# Set problem
Output the full listing word for word.

# Collected data
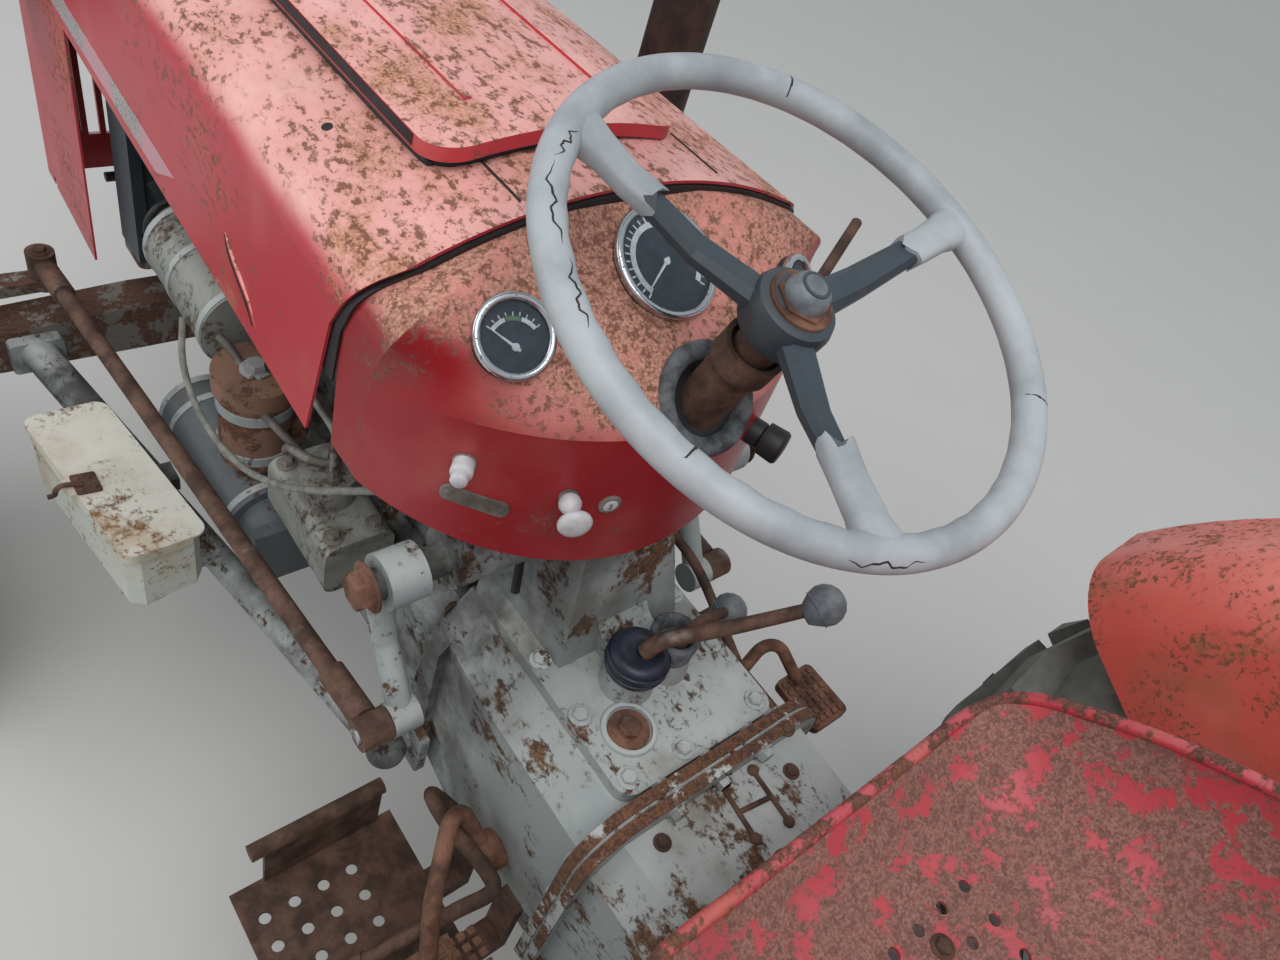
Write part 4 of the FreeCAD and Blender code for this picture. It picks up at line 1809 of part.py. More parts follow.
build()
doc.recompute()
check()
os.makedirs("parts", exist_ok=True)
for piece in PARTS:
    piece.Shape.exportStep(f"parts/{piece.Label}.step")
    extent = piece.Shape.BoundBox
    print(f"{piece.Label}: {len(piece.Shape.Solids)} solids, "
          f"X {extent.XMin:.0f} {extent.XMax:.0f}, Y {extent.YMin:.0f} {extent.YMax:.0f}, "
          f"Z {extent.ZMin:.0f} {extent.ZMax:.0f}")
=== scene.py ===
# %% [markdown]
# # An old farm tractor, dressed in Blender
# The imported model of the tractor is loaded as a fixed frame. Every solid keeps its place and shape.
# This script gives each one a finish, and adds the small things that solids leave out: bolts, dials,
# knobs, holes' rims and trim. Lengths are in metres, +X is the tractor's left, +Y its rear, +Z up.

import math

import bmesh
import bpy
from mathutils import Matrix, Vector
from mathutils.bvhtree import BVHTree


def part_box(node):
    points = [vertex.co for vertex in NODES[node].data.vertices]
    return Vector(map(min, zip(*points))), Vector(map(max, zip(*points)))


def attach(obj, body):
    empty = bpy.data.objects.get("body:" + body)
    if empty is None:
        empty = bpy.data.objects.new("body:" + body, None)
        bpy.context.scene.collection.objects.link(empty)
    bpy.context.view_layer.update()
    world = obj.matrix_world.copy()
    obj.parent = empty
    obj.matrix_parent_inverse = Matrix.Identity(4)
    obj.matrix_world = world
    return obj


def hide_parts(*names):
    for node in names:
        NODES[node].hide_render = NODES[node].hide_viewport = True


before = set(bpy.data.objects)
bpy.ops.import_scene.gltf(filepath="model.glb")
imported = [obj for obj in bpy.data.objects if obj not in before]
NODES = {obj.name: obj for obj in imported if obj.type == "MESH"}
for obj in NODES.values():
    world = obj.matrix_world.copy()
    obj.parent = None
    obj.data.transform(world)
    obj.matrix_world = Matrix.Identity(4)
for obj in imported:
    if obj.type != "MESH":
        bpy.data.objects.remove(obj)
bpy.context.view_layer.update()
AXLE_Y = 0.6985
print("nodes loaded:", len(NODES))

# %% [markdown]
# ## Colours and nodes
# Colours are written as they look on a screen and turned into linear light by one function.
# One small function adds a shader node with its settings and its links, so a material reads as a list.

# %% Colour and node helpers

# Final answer
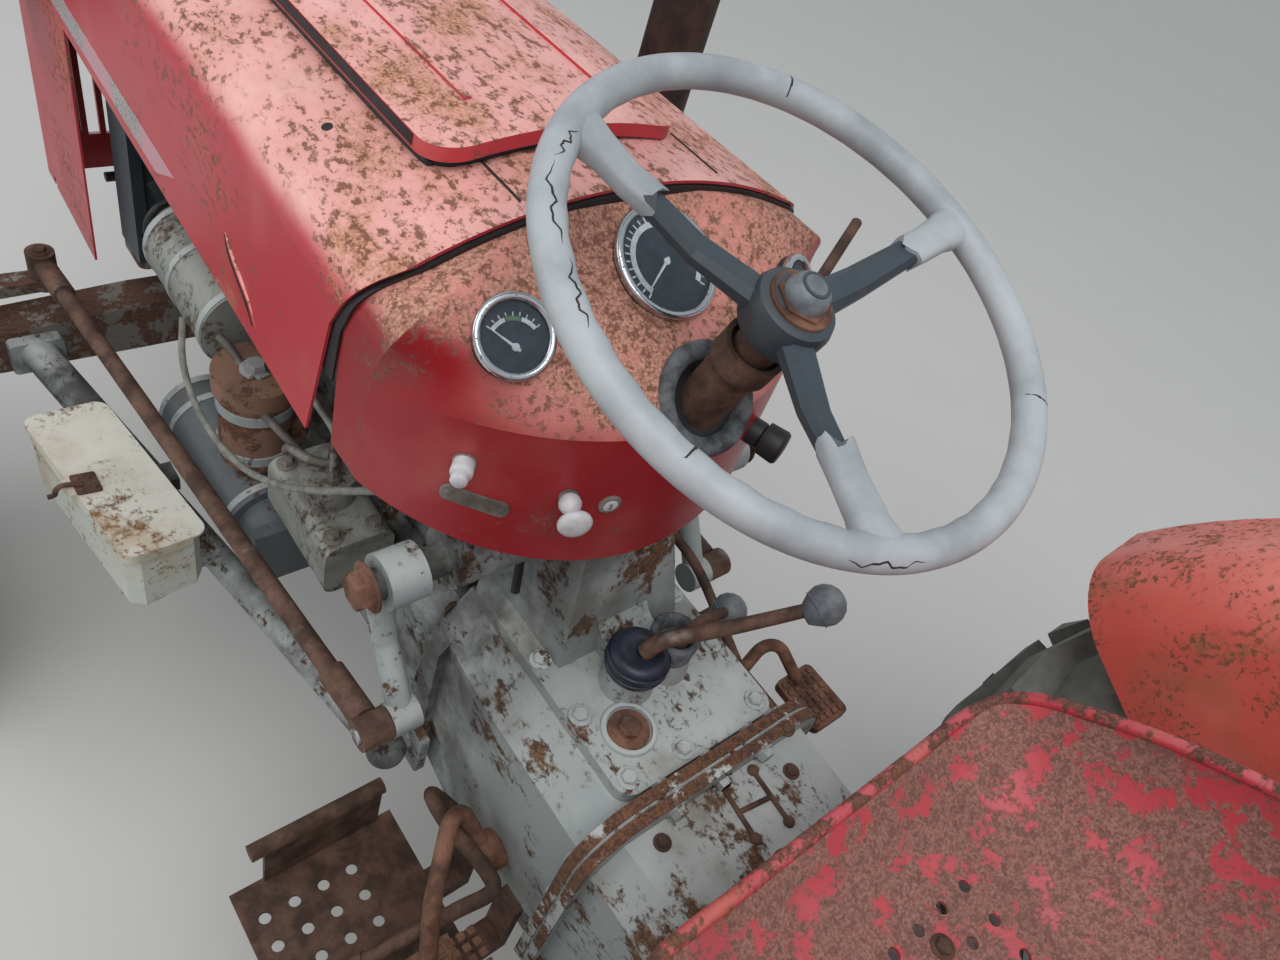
Write part 4 of the FreeCAD and Blender code for this picture. It picks up at line 1809 of part.py. More parts follow.
build()
doc.recompute()
check()
os.makedirs("parts", exist_ok=True)
for piece in PARTS:
    piece.Shape.exportStep(f"parts/{piece.Label}.step")
    extent = piece.Shape.BoundBox
    print(f"{piece.Label}: {len(piece.Shape.Solids)} solids, "
          f"X {extent.XMin:.0f} {extent.XMax:.0f}, Y {extent.YMin:.0f} {extent.YMax:.0f}, "
          f"Z {extent.ZMin:.0f} {extent.ZMax:.0f}")
=== scene.py ===
# %% [markdown]
# # An old farm tractor, dressed in Blender
# The imported model of the tractor is loaded as a fixed frame. Every solid keeps its place and shape.
# This script gives each one a finish, and adds the small things that solids leave out: bolts, dials,
# knobs, holes' rims and trim. Lengths are in metres, +X is the tractor's left, +Y its rear, +Z up.

import math

import bmesh
import bpy
from mathutils import Matrix, Vector
from mathutils.bvhtree import BVHTree


def part_box(node):
    points = [vertex.co for vertex in NODES[node].data.vertices]
    return Vector(map(min, zip(*points))), Vector(map(max, zip(*points)))


def attach(obj, body):
    empty = bpy.data.objects.get("body:" + body)
    if empty is None:
        empty = bpy.data.objects.new("body:" + body, None)
        bpy.context.scene.collection.objects.link(empty)
    bpy.context.view_layer.update()
    world = obj.matrix_world.copy()
    obj.parent = empty
    obj.matrix_parent_inverse = Matrix.Identity(4)
    obj.matrix_world = world
    return obj


def hide_parts(*names):
    for node in names:
        NODES[node].hide_render = NODES[node].hide_viewport = True


before = set(bpy.data.objects)
bpy.ops.import_scene.gltf(filepath="model.glb")
imported = [obj for obj in bpy.data.objects if obj not in before]
NODES = {obj.name: obj for obj in imported if obj.type == "MESH"}
for obj in NODES.values():
    world = obj.matrix_world.copy()
    obj.parent = None
    obj.data.transform(world)
    obj.matrix_world = Matrix.Identity(4)
for obj in imported:
    if obj.type != "MESH":
        bpy.data.objects.remove(obj)
bpy.context.view_layer.update()
AXLE_Y = 0.6985
print("nodes loaded:", len(NODES))

# %% [markdown]
# ## Colours and nodes
# Colours are written as they look on a screen and turned into linear light by one function.
# One small function adds a shader node with its settings and its links, so a material reads as a list.

# %% Colour and node helpers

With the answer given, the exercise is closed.